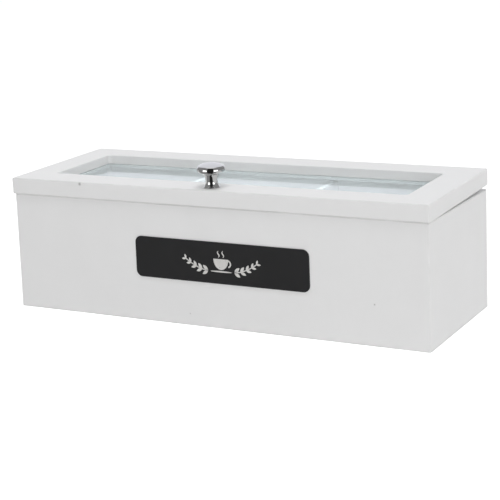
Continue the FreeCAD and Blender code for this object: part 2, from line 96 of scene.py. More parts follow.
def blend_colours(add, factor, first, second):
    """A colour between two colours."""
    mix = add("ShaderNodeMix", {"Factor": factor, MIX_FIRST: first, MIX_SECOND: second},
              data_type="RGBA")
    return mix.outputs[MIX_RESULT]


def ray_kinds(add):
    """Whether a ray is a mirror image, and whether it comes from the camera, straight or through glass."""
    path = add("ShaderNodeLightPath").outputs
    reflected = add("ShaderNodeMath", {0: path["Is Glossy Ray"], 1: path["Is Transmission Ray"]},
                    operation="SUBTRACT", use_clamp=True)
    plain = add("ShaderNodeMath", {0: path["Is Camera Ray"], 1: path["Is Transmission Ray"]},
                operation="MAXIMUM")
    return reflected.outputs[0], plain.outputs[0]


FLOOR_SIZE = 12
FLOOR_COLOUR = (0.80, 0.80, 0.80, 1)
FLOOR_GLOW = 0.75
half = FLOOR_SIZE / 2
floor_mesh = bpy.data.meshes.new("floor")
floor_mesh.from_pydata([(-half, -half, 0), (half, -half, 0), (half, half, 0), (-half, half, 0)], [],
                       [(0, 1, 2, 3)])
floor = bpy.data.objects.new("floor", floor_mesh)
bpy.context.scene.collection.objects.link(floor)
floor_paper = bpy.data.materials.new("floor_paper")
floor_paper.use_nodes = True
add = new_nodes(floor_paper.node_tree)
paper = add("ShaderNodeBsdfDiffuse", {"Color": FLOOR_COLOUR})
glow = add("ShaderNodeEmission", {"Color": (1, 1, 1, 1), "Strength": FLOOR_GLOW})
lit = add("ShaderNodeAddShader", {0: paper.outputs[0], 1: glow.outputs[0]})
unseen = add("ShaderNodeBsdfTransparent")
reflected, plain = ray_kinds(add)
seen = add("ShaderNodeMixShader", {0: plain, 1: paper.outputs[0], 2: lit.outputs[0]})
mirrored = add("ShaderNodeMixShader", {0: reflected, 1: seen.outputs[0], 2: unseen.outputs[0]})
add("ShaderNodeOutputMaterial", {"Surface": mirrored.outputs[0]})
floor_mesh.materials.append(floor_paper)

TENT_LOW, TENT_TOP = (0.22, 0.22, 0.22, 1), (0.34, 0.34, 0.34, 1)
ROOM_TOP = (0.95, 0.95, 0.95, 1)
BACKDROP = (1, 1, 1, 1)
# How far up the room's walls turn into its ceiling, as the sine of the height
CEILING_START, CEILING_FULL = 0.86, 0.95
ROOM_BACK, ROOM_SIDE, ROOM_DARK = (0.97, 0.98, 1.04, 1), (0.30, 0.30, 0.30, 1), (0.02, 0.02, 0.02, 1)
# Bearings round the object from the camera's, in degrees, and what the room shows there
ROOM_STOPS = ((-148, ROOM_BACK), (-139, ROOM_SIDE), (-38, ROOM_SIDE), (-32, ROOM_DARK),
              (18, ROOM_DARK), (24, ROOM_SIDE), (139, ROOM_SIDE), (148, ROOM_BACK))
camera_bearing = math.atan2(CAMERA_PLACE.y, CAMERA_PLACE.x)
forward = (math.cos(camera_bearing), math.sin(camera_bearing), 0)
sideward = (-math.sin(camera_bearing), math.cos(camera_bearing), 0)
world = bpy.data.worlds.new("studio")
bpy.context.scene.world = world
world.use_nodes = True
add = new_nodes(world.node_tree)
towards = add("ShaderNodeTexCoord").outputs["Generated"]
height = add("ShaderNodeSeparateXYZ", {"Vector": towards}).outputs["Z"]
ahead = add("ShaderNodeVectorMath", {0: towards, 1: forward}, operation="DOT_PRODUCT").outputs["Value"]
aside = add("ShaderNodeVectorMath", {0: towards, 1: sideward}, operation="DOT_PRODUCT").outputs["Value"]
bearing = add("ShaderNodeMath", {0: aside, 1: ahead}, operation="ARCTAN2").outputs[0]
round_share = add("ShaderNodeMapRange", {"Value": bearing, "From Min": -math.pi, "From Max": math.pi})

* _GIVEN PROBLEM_
Every line of the data above should be reproduced word for word.

* _RESPONSE_
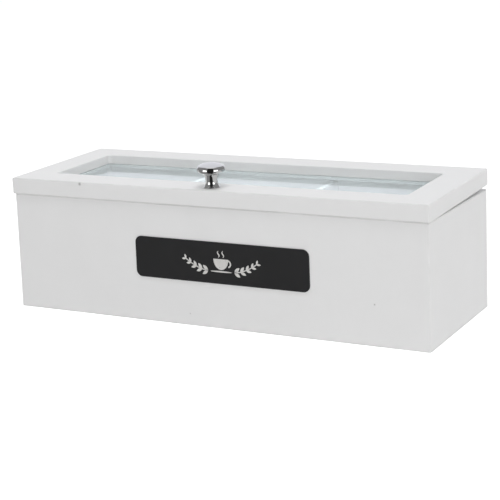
Continue the FreeCAD and Blender code for this object: part 2, from line 96 of scene.py. More parts follow.
def blend_colours(add, factor, first, second):
    """A colour between two colours."""
    mix = add("ShaderNodeMix", {"Factor": factor, MIX_FIRST: first, MIX_SECOND: second},
              data_type="RGBA")
    return mix.outputs[MIX_RESULT]


def ray_kinds(add):
    """Whether a ray is a mirror image, and whether it comes from the camera, straight or through glass."""
    path = add("ShaderNodeLightPath").outputs
    reflected = add("ShaderNodeMath", {0: path["Is Glossy Ray"], 1: path["Is Transmission Ray"]},
                    operation="SUBTRACT", use_clamp=True)
    plain = add("ShaderNodeMath", {0: path["Is Camera Ray"], 1: path["Is Transmission Ray"]},
                operation="MAXIMUM")
    return reflected.outputs[0], plain.outputs[0]


FLOOR_SIZE = 12
FLOOR_COLOUR = (0.80, 0.80, 0.80, 1)
FLOOR_GLOW = 0.75
half = FLOOR_SIZE / 2
floor_mesh = bpy.data.meshes.new("floor")
floor_mesh.from_pydata([(-half, -half, 0), (half, -half, 0), (half, half, 0), (-half, half, 0)], [],
                       [(0, 1, 2, 3)])
floor = bpy.data.objects.new("floor", floor_mesh)
bpy.context.scene.collection.objects.link(floor)
floor_paper = bpy.data.materials.new("floor_paper")
floor_paper.use_nodes = True
add = new_nodes(floor_paper.node_tree)
paper = add("ShaderNodeBsdfDiffuse", {"Color": FLOOR_COLOUR})
glow = add("ShaderNodeEmission", {"Color": (1, 1, 1, 1), "Strength": FLOOR_GLOW})
lit = add("ShaderNodeAddShader", {0: paper.outputs[0], 1: glow.outputs[0]})
unseen = add("ShaderNodeBsdfTransparent")
reflected, plain = ray_kinds(add)
seen = add("ShaderNodeMixShader", {0: plain, 1: paper.outputs[0], 2: lit.outputs[0]})
mirrored = add("ShaderNodeMixShader", {0: reflected, 1: seen.outputs[0], 2: unseen.outputs[0]})
add("ShaderNodeOutputMaterial", {"Surface": mirrored.outputs[0]})
floor_mesh.materials.append(floor_paper)

TENT_LOW, TENT_TOP = (0.22, 0.22, 0.22, 1), (0.34, 0.34, 0.34, 1)
ROOM_TOP = (0.95, 0.95, 0.95, 1)
BACKDROP = (1, 1, 1, 1)
# How far up the room's walls turn into its ceiling, as the sine of the height
CEILING_START, CEILING_FULL = 0.86, 0.95
ROOM_BACK, ROOM_SIDE, ROOM_DARK = (0.97, 0.98, 1.04, 1), (0.30, 0.30, 0.30, 1), (0.02, 0.02, 0.02, 1)
# Bearings round the object from the camera's, in degrees, and what the room shows there
ROOM_STOPS = ((-148, ROOM_BACK), (-139, ROOM_SIDE), (-38, ROOM_SIDE), (-32, ROOM_DARK),
              (18, ROOM_DARK), (24, ROOM_SIDE), (139, ROOM_SIDE), (148, ROOM_BACK))
camera_bearing = math.atan2(CAMERA_PLACE.y, CAMERA_PLACE.x)
forward = (math.cos(camera_bearing), math.sin(camera_bearing), 0)
sideward = (-math.sin(camera_bearing), math.cos(camera_bearing), 0)
world = bpy.data.worlds.new("studio")
bpy.context.scene.world = world
world.use_nodes = True
add = new_nodes(world.node_tree)
towards = add("ShaderNodeTexCoord").outputs["Generated"]
height = add("ShaderNodeSeparateXYZ", {"Vector": towards}).outputs["Z"]
ahead = add("ShaderNodeVectorMath", {0: towards, 1: forward}, operation="DOT_PRODUCT").outputs["Value"]
aside = add("ShaderNodeVectorMath", {0: towards, 1: sideward}, operation="DOT_PRODUCT").outputs["Value"]
bearing = add("ShaderNodeMath", {0: aside, 1: ahead}, operation="ARCTAN2").outputs[0]
round_share = add("ShaderNodeMapRange", {"Value": bearing, "From Min": -math.pi, "From Max": math.pi})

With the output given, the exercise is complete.